I think donations are sufficient.

Lemmy doesn't seem to be too hard to run. Current popular instances run on HW that costs well under 100EUR monthly which well within reason for crowd-funding.

[–] CrateDane@feddit.dk 1 points 1 year ago (1 children)

I see you're getting downvoted, and I do have to agree that it's a pretty optimistic take. With traffic even a tenth what reddit gets, the costs would be significant.

Now it's true that eg. Wikipedia can handle massive server load on a donation model, but I think the utility from Wikipedia is more obvious and more amenable to attracting donations. I think it's a good idea to think about palatable monetization options early on, so we can avoid ending up in a situation where the experience has to suddenly get degraded by intrusive ads or whatever.

[–] hyorvenn@lemmy.world 1 points 1 year ago* (last edited 1 year ago)

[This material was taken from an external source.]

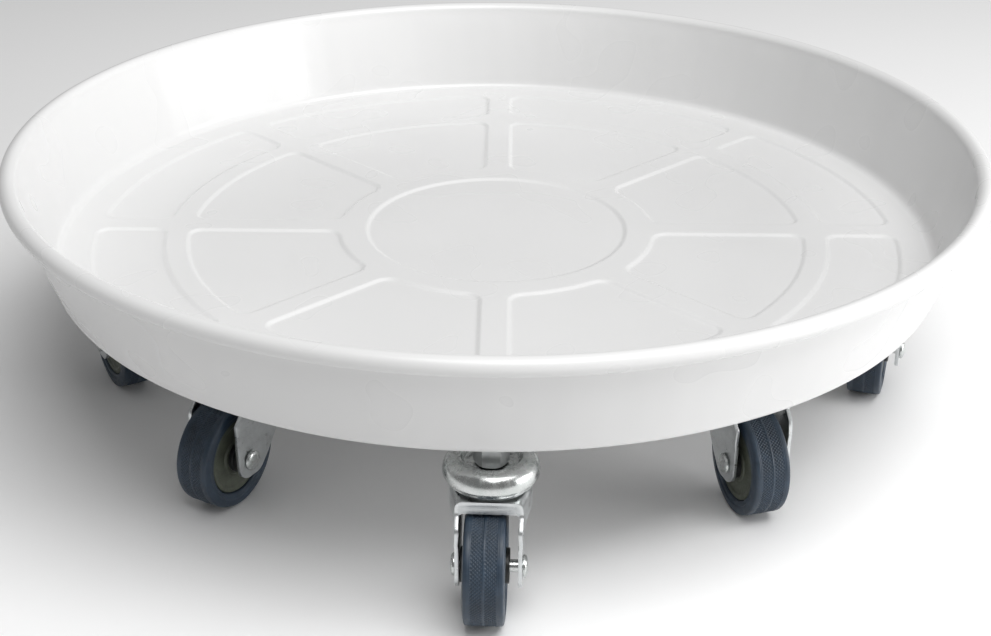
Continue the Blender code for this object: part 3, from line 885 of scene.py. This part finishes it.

If costs sky up for an instance, they can shut off user inscriptions and users will be forced to join another instance, like lemmy.ml did soon after the reddit exode (even though it was server limitation rather than pure costs, but the same logic applies).

So sure, some instance will grow bigger than others, but an instance should never reach a point of non affordable costs. Users will have to accept that some X funding is required to make the user base growth possible.

And for server shrinking to be possible, Lemmy must allow some sort of account migration. If for any reason half the funding of a server goes away, the admin must be able to rate limit their server until some users migrate away (any sort of rate limitation will be enough for some people to look elsewhere). But if migration is not possible then a server might get locked in a state of heavy costs and nobody being able to leave without creating a new account.